Push-Based Feed Delivery
The push-based feed delivery mechanisms appeared as the response to the performance problems caused by the regular directory polling used in the pull-based approach discussed above. Instead, this method introduces an alternative - the specific feeds are automatically delivered to the subscribers that registered for them. While push-based delivery solves the performance issues, it has its own technical challenges to cope with.
- Reliable feed delivery. It is imperative that the delivery of all data feed files to all subscribers registered for it is guaranteed. A data feed management system should also be able to withstand any subscriber failures. For this purpose, a DFMS needs to successfully handle state tracking file delivery receipts.
- Real-time delivery. It is not enough if a DFMS guarantees eventual feed data delivery. It should also be done timely with little delays. This can be achieved by implementing a data transmission schedule, created with consideration of possible bandwidth and resource limitations on the side of the feed provider. Other than that, it is important to guarantee the real-time data delivery even in spite of the failing subscribers.
The basis of the push mechanism is an open-source utility rsync. Its work principle lies within the synchronization of the two directories’ content and simultaneously minimizing the amount of feed data to be transmitted via delta compression. However, rsync doesn’t support scheduling, which is critical for real-time data delivery. Therefore, scheduling is ensured by the cron facility from Unix. It is used to schedule rsync jobs for all feed subscribers at intervals. Nevertheless, while solving certain issues, cron and rsync combination leads to the new ones:
- Performance issues. Since there is no mechanism of notifying subscribers of the new file arrival, they need to regularly perform directory scans, which causes slow performance. Moreover, it presents problems for applications that need to process the data as soon as it arrives.

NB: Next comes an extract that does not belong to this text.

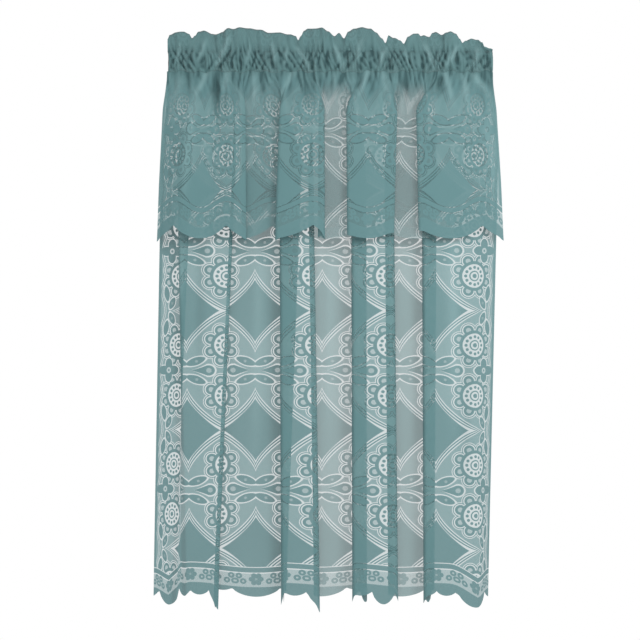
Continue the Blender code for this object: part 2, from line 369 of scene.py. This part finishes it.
def backPanels(folds, lower):
    # stretches of cloth that lie behind the folds beside them
    stretches = []
    for before, fold, after in zip(folds, folds[1:], folds[2:]):
        if fold[0] == -1 and fold[5] > before[5]:
            stretches.append((mix(fold[1], fold[2], lower), mix(after[1], after[2], lower)))
    return stretches


def howFarBack(panel, stretches, cloth, share):
    below = (panel["top"] - panel["hem"]) * share
    clear = smooth((below - hanging["paleFrom"]) / hanging["paleWithin"])
    edge = hanging["paleEdge"]
    return clear * max(
        lit * smooth((cloth - start) / edge) * smooth((end - cloth) / edge)
        for (start, end), lit in zip(stretches, panel["lit"])
    )


def addPiece(name, surface, node):
    mesh = bpy.data.meshes.new(name)
    surface.normal_update()
    surface.to_mesh(mesh)
    surface.free()
    mesh.shade_smooth()
    piece = bpy.data.objects.new(name, mesh)
    bpy.context.scene.collection.objects.link(piece)
    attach(piece, "root")
    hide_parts(node)
    return piece


def hangPanel(name, panel, hemWave, node):
    # a grid moved onto the plan sections; its UV map holds the place on the flat cloth in metres
    spans = spanSteps(panel)
    columns = sum(spans)
    rows = panel["rows"]
    grid = bmesh.new()
    bmesh.ops.create_grid(grid, x_segments=columns, y_segments=rows, size=0.5)
    grid.verts.layers.float.new("creaseShading")
    grid.verts.layers.float.new("ridgeShading")
    grid.verts.layers.float.new("behind")
    marks = grid.verts.layers.float
    creaseShading, ridgeShading, behind = marks["creaseShading"], marks["ridgeShading"], marks["behind"]
    backs = [backPanels(panel["folds"], row / rows) for row in range(rows + 1)]
    sections = [section(panel["folds"], row / rows, spans) for row in range(rows + 1)]
    hemDrops = []
    for point in sections[-1]:
        hemDrops.append((hemWave(point[2]), tailDrop(panel["folds"], point[2])))
    places = {}
    for vert in grid.verts:
        column = round((vert.co.x + 0.5) * columns)
        row = round((0.5 - vert.co.y) * rows)
        x, depth, cloth = sections[row][column]
        scallop, tail = hemDrops[column]
        x, y, z, toHem, valley, stands = hungPoint(panel, x, depth, cloth, row / rows, scallop + tail)
        vert.co = (x * mm, y * mm, z * mm)
        vert[creaseShading] = valley
        vert[ridgeShading] = stands
        vert[behind] = howFarBack(panel, backs[row], cloth, row / rows)
        places[vert] = (cloth * mm, (z + toHem * tail) * mm)
    cloth = grid.loops.layers.uv.new("flatCloth")
    for face in grid.faces:
        for loop in face.loops:
            loop[cloth].uv = places[loop.vert]
    piece = addPiece(name, grid, node)
    print(name, "with", columns, "by", rows, "faces")
    return piece


# Heading: one strip of cloth, up the back of the pocket, over the ruffle's edge and down the front

heading = {
    "pocketHeight": 20.0,
    "pocketDepth": 10.6,
    "pocketWave": 3.0,       # depth of the pocket's wide gathers
    "fullness": 0.8,         # a wall bulges more squarely with less
    "lowFullness": 0.55,     # lower half of the front wall
    "seamGap": 0.6,          # each wall's distance from the stitching
    "seamWave": 1.1,
    "endInset": 0.6,         # the heading ends this much inside the panels
    "foldOver": 134.0,       # twice the height where the strip turns over at the ruffle's edge
    "stations": 620,
    "wallRows": 12,
    "ruffleRows": 9,
    "ruffleApart": 1.5,      # the ruffle's two layers, from the middle
    "ruffleSway": 7.0,
    "ruffleGather": 3.4,
    "creases": 11.0,         # depth of the fine creases
    "seamStray": 1.7,        # how far the lines of stitching stray up and down
    "endCurl": 4.5,
    "curlReach": 7.0,
}

# the ruffle's free edge: place along the rod and height above it, at each crest, shoulder and notch
ruffleTop = [
    (-322, 44), (-317, 53), (-305, 57), (-289, 59), (-279, 55), (-273, 47), (-268, 52),
    (-261, 61), (-251, 63), (-234, 57), (-224, 55), (-214, 59), (-200, 66), (-190, 64),
    (-178, 67), (-158, 65), (-135, 63), (-122, 59), (-99, 59), (-79, 55), (-68, 52),
    (-63, 43), (-58, 50), (-51, 61), (-44, 65), (-32, 64), (-18, 67), (-4, 61),
    (8, 51), (18, 59), (28, 47), (36, 59), (48, 65), (63, 67), (79, 65),
    (91, 57), (103, 47), (110, 38), (116, 53), (127, 49), (139, 43), (146, 36),
    (154, 49), (166, 55), (174, 55), (179, 50), (186, 53), (197, 50), (203, 58),
    (210, 61), (222, 54), (230, 57), (238, 59), (249, 55), (257, 45), (262, 38),
    (269, 43), (281, 47), (293, 45), (301, 38), (305, 29), (317, 26), (322, 24),
]

# lobes that lean to front and back by turns: middle along the rod and half width
ruffleLobes = [
    (-301, 26), (-244, 33), (-178, 44), (-100, 38), (-32, 34), (18, 12), (66, 40),
    (124, 18), (166, 18), (209, 20), (241, 18), (281, 22), (313, 14),
]


def ruffleHeight(x):
    for (left, low), (right, high) in zip(ruffleTop, ruffleTop[1:]):
        if x <= right:
            return mix(low, high, smooth((x - left) / (right - left)))
    return ruffleTop[-1][1]


def ruffleSway(x):
    nearest = min(range(len(ruffleLobes)), key=lambda i: abs(x - ruffleLobes[i][0]) / ruffleLobes[i][1])
    middle, half = ruffleLobes[nearest]
    away = min(abs(x - middle) / half, 1.0)
    side = -1.0 if nearest % 2 == 0 else 1.0
    return side * heading["ruffleSway"] * math.cos(math.pi / 2 * away)


def seamStray(x):
    wander = math.sin(x / 5.3) + 0.7 * math.sin(x / 12.1 + 1.0) + 0.4 * math.sin(x / 2.9 + 2.0)
    return heading["seamStray"] * wander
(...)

- Longer data transmission time. Since rsync stores no data on which subscriber received which files, it obtains this info by scanning local and remote directories. This causes the growth of the history data on both sides, which significantly slows down the scan process and consequently the data transmission itself.
- Lack of control over the destination directory structure. Basically, rsync attempts to make the target directory similar to the source one, filling it with as much data, even if it is not necessary. It also makes risky loading partial files
- Unwanted delays. The weak side of cron utility is lack of prioritized resource management. Moreover, unlike the triggered processing, it is prone to delays and therefore doesn’t do a good job with delivery scheduling.
New File Notifications as a Viable Solution
For applications like visualization systems that need to “know” immediately when the new data arrives the mechanisms we mentioned previously are not very effective due to their drawbacks. To eliminate them, it would be sound to implement a method to notify them about the new data file arrival or its being ready to be retrieved from their data feed management system.
There are some applications though, that don’t need notifications for each newly delivered file, for example, streaming data warehouses with multiple temporary partitioned materialized views from unprocessed feed data. For such apps, the per-batch notification approach is more preferable. To ease their work, they recalculate only the set of recently updated partitions instead of updating the whole warehouse along with each new file. Thus, an effective DFMS should be able to define the batch limits for each application, in order to trigger the notifications correspondingly to its needs. However, this task is very complex when dealing with dynamic feeds with the changing number of sources.
The point is, a time-fixed batch for such feeds may result in delays or unnecessary recalculations if the feed composition isn’t taken into consideration. So, designing a trigger mechanism for notifications requires two key points: a specification language to define the batch notion, and the method to effectively define the batch limits even for highly dynamic feeds.
This post points out the most typical real-time data feed delivery challenges that DFMS vendors face when their designing software. The solutions offered to suggest the direction in which to move if you wish to make your product highly competitive and truly effective in attending to the clients’ demands. With this purpose in mind, you’ll surely succeed in figuring out how to achieve the desired results and refine your data feed management solution.